19Your righteousness reaches to the skies, O God, you who have done great things. Who, O God, is like you? 20Though you have made me see troubles, many and bitter, you will restore my life again; from the depths of the earth you will again bring me up. 21You will increase my honor and comfort me once again. It’s vital for all of us to remember what the ups and downs of this life have in common: they are both temporary! How blessed we are to know that God’s faithfulness endures forever, even beyond the grave. Once more, we don’t know who wrote this psalm, but we do know who is speaking here. It’s Jesus—the one who was set apart from eternity to make these words true.
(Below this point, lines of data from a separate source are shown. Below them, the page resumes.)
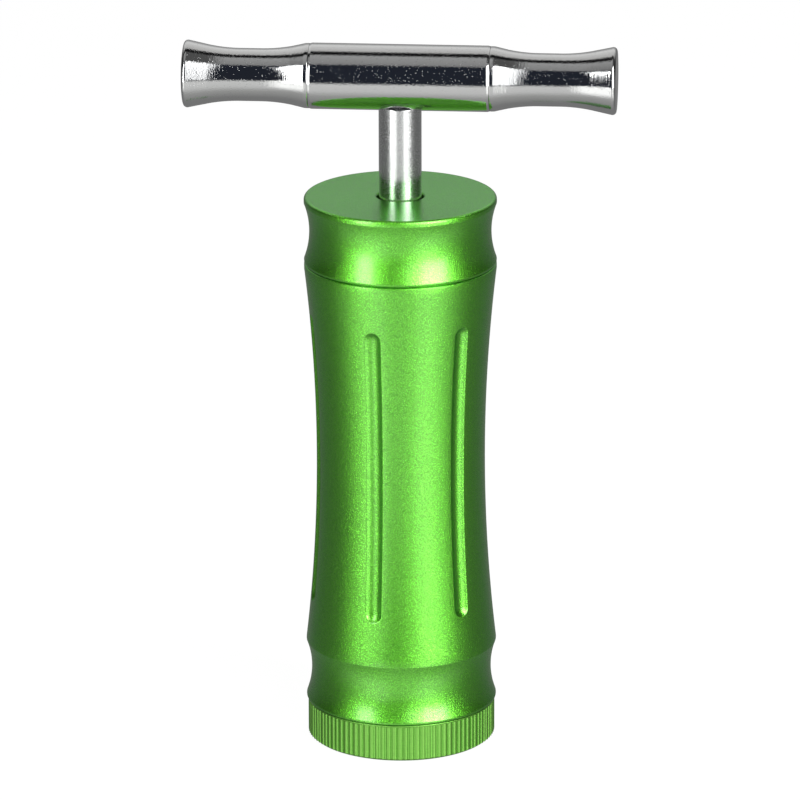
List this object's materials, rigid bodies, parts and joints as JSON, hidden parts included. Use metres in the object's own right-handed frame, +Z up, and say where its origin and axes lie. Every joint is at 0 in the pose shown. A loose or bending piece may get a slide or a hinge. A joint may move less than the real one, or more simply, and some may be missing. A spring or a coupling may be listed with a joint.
{
  "type": "hand screw press",
  "caption": "T-handle screw press that squeezes loose powder into a tablet in a steel-lined aluminium cylinder.",
  "frame": {"origin": "middle of the base cap's underside", "axes": "+Z up along the screw, +X along the T-bar to the right grip, -Y towards the viewer"},
  "size_m": [0.0786, 0.0352, 0.1318],
  "materials": {
    "green_anodised": "satin bead-blasted, green anodised",
    "green_turned": "turned and reeded, green anodised",
    "chrome": "bright chrome plate",
    "polished_steel": "polished plated steel",
    "steel": "ground steel",
    "brass": "turned brass",
    "rubber": "black rubber",
    "white_plastic": "white slippery plastic"
  },
  "bodies": {
    "base": {"base_cap": "green_turned", "lower_dowel": "steel"},
    "body_riser": {"base_seal": "rubber"},
    "body": {"main_body": "green_anodised", "chamber_liner": "steel"},
    "cap_riser": {"cap_seal": "rubber"},
    "cap": {"top_cap": "green_anodised", "drive_nut": "brass", "nut_screws": "steel"},
    "press": {"press_piston": "steel", "piston_ring": "white_plastic", "piston_pins": "steel", "thrust_ball": "steel"},
    "screw": {"drive_screw": "polished_steel", "handle_hub": "chrome", "left_grip": "chrome", "right_grip": "chrome", "left_grip_stud": "steel", "right_grip_stud": "steel", "hub_set_screw": "steel"}
  },
  "joints": [
    {"name": "body_lift", "type": "slide", "parent": "base", "child": "body_riser", "axis": [0, 0, 1], "range_m": [0, 0.0085]},
    {"name": "body_turn", "type": "hinge", "parent": "body_riser", "child": "body", "pos_m": [0, 0, 0.007], "axis": [0, 0, 1], "range_deg": [0, 1980]},
    {"name": "cap_lift", "type": "slide", "parent": "body", "child": "cap_riser", "axis": [0, 0, 1], "range_m": [0, 0.0085]},
    {"name": "cap_turn", "type": "hinge", "parent": "cap_riser", "child": "cap", "pos_m": [0, 0, 0.091], "axis": [0, 0, 1], "range_deg": [0, 1980]},
    {"name": "press_stroke", "type": "slide", "parent": "cap", "child": "press", "axis": [0, 0, -1], "range_m": [0, 0.0156]},
    {"name": "handle_turn", "type": "hinge", "parent": "press", "child": "screw", "pos_m": [0, 0, 0.1038], "axis": [0, 0, -1], "range_deg": [0, 3690]}
  ],
  "couplings": [
    {"joint": "body_lift", "follows": "body_turn", "m_per_rad": 0.00023873},
    {"joint": "cap_lift", "follows": "cap_turn", "m_per_rad": 0.00023873},
    {"joint": "press_stroke", "follows": "handle_turn", "m_per_rad": 0.00023873}
  ]
}
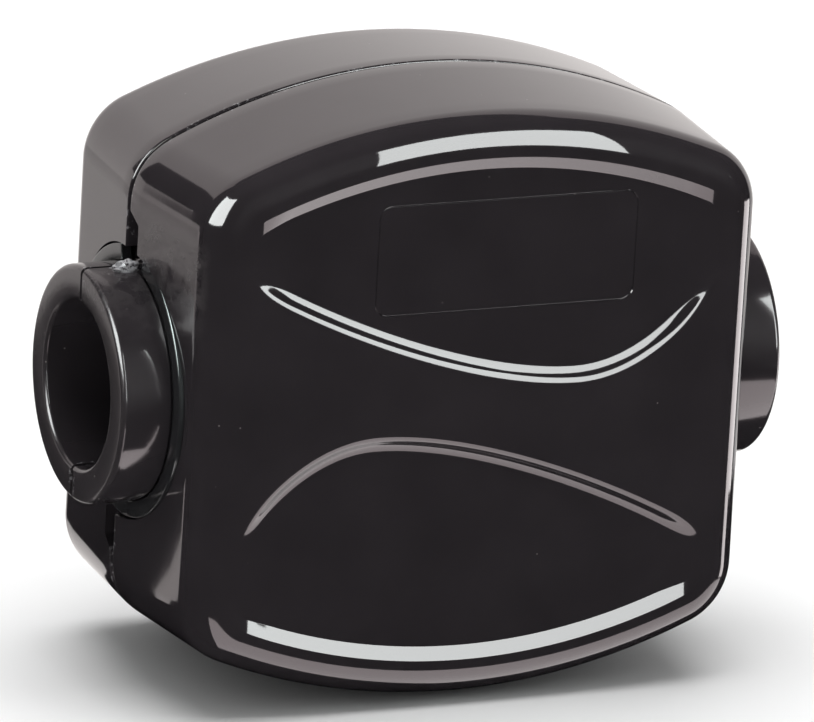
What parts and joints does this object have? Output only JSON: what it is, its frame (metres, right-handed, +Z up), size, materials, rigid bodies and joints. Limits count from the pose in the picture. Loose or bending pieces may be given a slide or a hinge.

And because Jesus spoke them first, and carried out his mission to—and through—the grave, David could speak these words, and so can we, along with every believer of all time who rests in God’s faithfulness and takes refuge in his promises. 

Unless Jesus comes back first, our bodies will rest for a time. But our faithful God will restore [our] life again. From the depths of the earth [he] will again bring [us] up. The resurrection of Jesus Christ assures us of our own one day, and helps us fight the temptations of both the ups and downs of life. We don’t get too attached to the comforts of this world, because they don’t last forever; either they will leave us or we will leave them. When the difficult times occur, we know they won’t last forever either. We get to leave all struggles behind when our faithful God keeps his promise to set us free from this world and take us home. A focus on God’s faithfulness keeps us moving and keeps us praising no matter where life takes us. 

And so we’ll close with some words from the closing section. We may not be able to play a harp or a lyre, but we can use what we have to praise our faithful God, now and forever. 22I will praise you … for your faithfulness, O my God; I will sing praise to you …, O Holy One of Israel. 23My lips will shout for joy when I sing praise to you— I, whom you have redeemed. 24My tongue will tell of your righteous acts all day long. May this be our song throughout our earthly days, as we take refuge in our faithful God. AMEN.